The divergence theorem is

1/ε0 ∫∫∫ Q.dV = ∫sE.dA = ∫∫∫∇.E dV

Since the statement will hold for any closed surface, the integrands will always be equal. It can be stated as 

∇. E = Q/ε0

Gauss’s Law of Magnetism

The differential form of Gauss’s Law of magnetism is the same as that of the integral form as it states that due to the nonexistence of monopoles, the magnetic charge of any closed surface should always sum up to be 0.

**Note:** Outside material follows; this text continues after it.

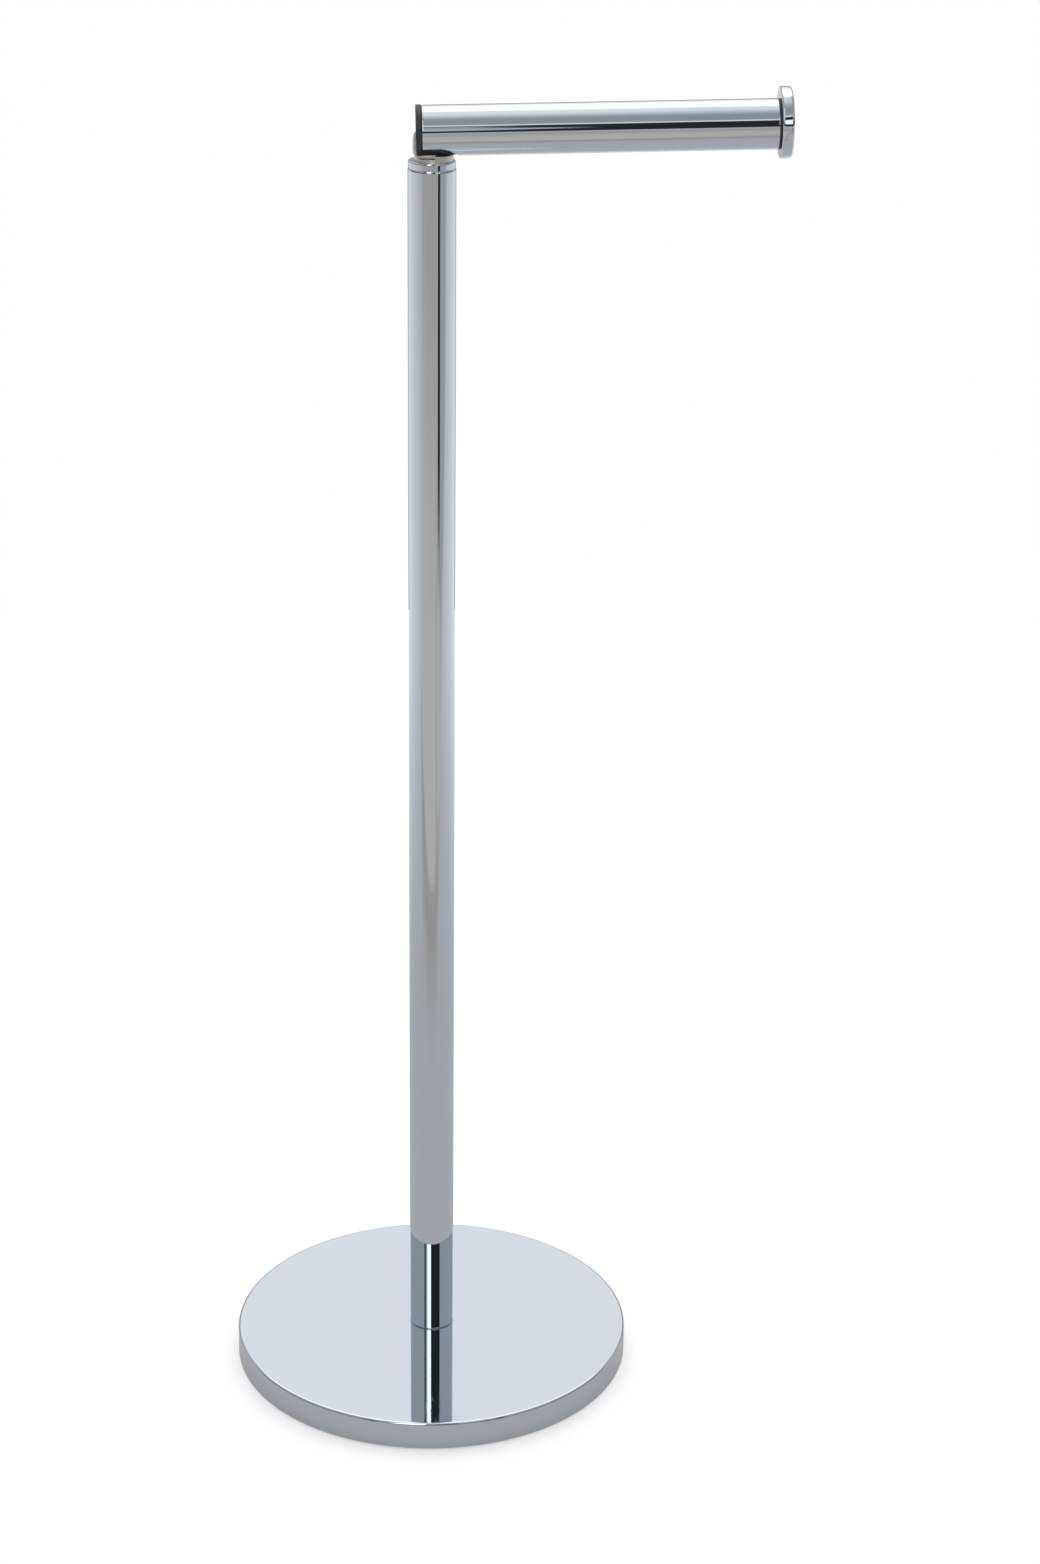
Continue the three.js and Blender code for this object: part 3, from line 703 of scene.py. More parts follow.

To understand the differential form of Faraday’s Law and Ampere’s Law, we must discuss Stoke’s theorem.

Stoke’s Theorem

Stoke’s theorem, also called Generalized Stokes Theorem, states that the line integral is related to a surface integral of a vector field. It says that the surface integral of the curl of a function over a closed surface will be equal to the line integral of any vector function over the same surface.

Faraday’s Law

The differential of Faraday’s Law is

∫loop E.ds = – d/dt ∫s B.dA

We can use Stoke’s theorem on the right-hand side of the equation to equate the integrands,

∫s ∇. E dA = – d/dt ∫s B.dA

Since the theorem holds for any closed surface, the two integrands can be realized as equal and represented as

∇. E = dB/dt

Ampere’s Law

As done for Faraday’s Law, we can invoke Stoke’s theorem in Ampere’s law by substituting the line integral of ∫B.ds in the form of the surface integral of the curl of B as

∫loop B.ds = ∫surface ∇x B dA

As Ampere’s law states,

∫loop B.ds = μ0∫s J.dA + μ0ε0 d/dt ∫s E.dA

As the surface integral can be taken for any arbitrary closed surface, thus the integrands are equal and can be expressed as

∇x B = μ0 J + μ0 ε0 dE/dt

Conclusion

Thus, Maxwell’s equation consists of four equations – Gauss’s Law, Gauss’s Law of Magnetism, Faraday’s Law, and Ampere’s law – expressed as the change in current in any region in its integral forms. When stated as a particular point in space or within the region, these equations can be represented in their differential forms. The integral form considers the whole region of current and changes in current, and the differential form considers a particular point of the surface or space.